Deja Vu II received generally mixed reviews; critics praised the story but were divided on the gameplay and puzzles. A port for the Nintendo Entertainment System was advertised in an issue of Nintendo Power in 1993, but was cancelled mid-development, possibly due to it being near the end of the NES's lifespan. A version for the Game Boy Color, developed by Kemco, was released as part of Deja Vu I & II: The Casebooks of Ace Harding in 1999. Like its predecessor, elements were censored in this version, such as replacing the game over screen depicting a gun-wielding Grim Reaper with a gravestone. However, some scenes, including the ending, were expanded upon with more detail.

==Plot==

In the late 1940s, private investigator and former boxer Theodore "Ace" Harding, some time after proving his innocence for the murder of Joey Siegel, is kidnapped in the middle of the night and knocked unconscious. He awakens in a bathroom at the Las Vegas Lucky Dice Hotel and Casino, with his memory still intact. It soon becomes apparent that Siegel's boss, Vegas mobster Tony Malone, is missing $112,000. Ace is considered the man responsible for the money being missing, as he was the last person Siegel talked to prior to his death; Ace has to return the money within a week or face the classic "or else" of being killed by Malone's personal hitman, Stogie Martin.

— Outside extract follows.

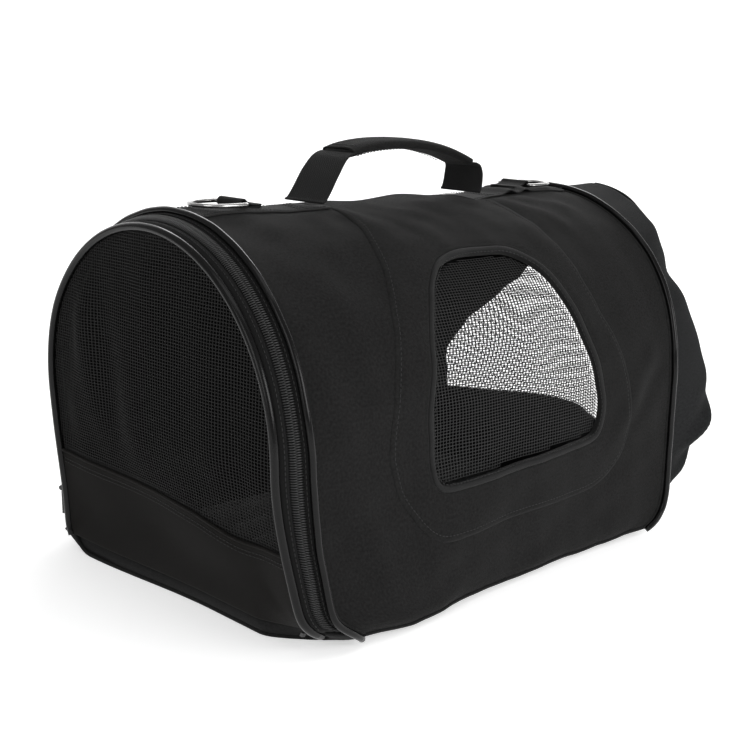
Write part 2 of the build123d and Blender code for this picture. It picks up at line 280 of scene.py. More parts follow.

Looking for clues as to the location of the missing money, Ace comes across a pair of ledgers, where he discovers that the stolen money was spent on bribing the police into being loyal to Daniel Ventini, an associate mobster of Malone's who is secretly plotting against him. With no chance of actually recovering the missing money, Ace realizes there is only one way to escape his potentially lethal situation. By planting significant evidence of Ventini's treachery in Malone's office, as well as evidence saying Malone is aware of the act in Ventini's office, Ace initiates a gang war between the two crime families, during which he escapes Las Vegas undetected, while the two mobsters perish in the conflict.

==Gameplay==

Gameplay of the Macintosh version

Deja Vu II begins in a sparsely populated Las Vegas reminiscent of the movie Bugsy, with just a few locations to explore. However, the player has the option to take the train to other cities including Chicago (where locations from Deja Vu I are revisited), Los Angeles, St. Louis, and New York City; however, going to the three latter cities without completing the final task will result in the player being executed by Stogie. Despite being a sequel, the game's background story is explained in-game, and Deja Vu II can be played without any knowledge of its predecessor. In fact, there are situations where experience with Deja Vu I can be a disadvantage by creating certain expectations – for instance, the phone in the office at Joe's Bar cannot be opened in Deja Vu I, while in Deja Vu II, it contains an important item.

There is also a police presence in Deja Vu II, though they are not after Ace directly like in the first game. Here, Ace can be arrested immediately following the player doing some unlawful act in a public location. Examples of offenses are disturbing the peace (by breaking glass or firing a gun), indecent exposure (not wearing any clothes), assault (hitting an innocent person), impersonating a peace officer (if found wearing the police uniform at random public places where it is not required to advance), or murder (shooting or stabbing an innocent person); attempting to enter the Chicago police station also results in Ace's arrest. If Ace is arrested for murder, he is executed via electric chair, while for other crimes, he is imprisoned; Stogie soon arrives, ostensibly to bail him out, only to take him to either the middle of a desert in Nevada or a graveyard in Chicago and shoot him dead. In the Game Boy Color release, getting arrested, whether for murder or not, leads to a truncated version of the latter ending.

Like the other MacVenture games, there is a time limit; in this case the hitman Stogie, who periodically reminds Ace to "come up with the dough". If the player takes too long, Stogie will gun down Ace. The Game Boy Color release retains the game's time limit, unlike the Nintendo versions of Deja Vu I. Although no longer affected by drug-induced amnesia (as in Deja Vu I), the player still experiences memory flashbacks when encountering certain environments or photographs, or examining certain objects.

==Reception==
Deja Vu II: Lost in Las Vegas received generally mixed reviews. The French magazine Jeux & Stratégie awarded the game 8/10, calling it "an almost perfect adventure game" but noting the lack of a French translation. Compute! was also positive, stating that Deja Vu II had "a quality plot and a clever interface". Macworld reviewed the Macintosh version of Deja Vu II, praising its standalone story to its predecessor, and stated that "Deja Vu II is not the perfect interactive game, but it is a superior effort. By keeping your wits about you, and not consulting the hint book too often, you should enjoy hours of solid fun and adventure". Macworld expressed that in some instances puzzles "[defy] ordinary logic, making the purchase of the $5 hint book virtually mandatory", and also criticized the presence of copy protection. Dave Arneson of Computer Gaming World gave the Macintosh version a negative review: "Linear text games with 'Guess The Commands' are right down on the bottom of my list of boring ways to waste time". He gave an example how the command "operate - flashlight" wields the flashlight as a weapon, while "Flashlight - operate - flashlight" is needed to turn it on.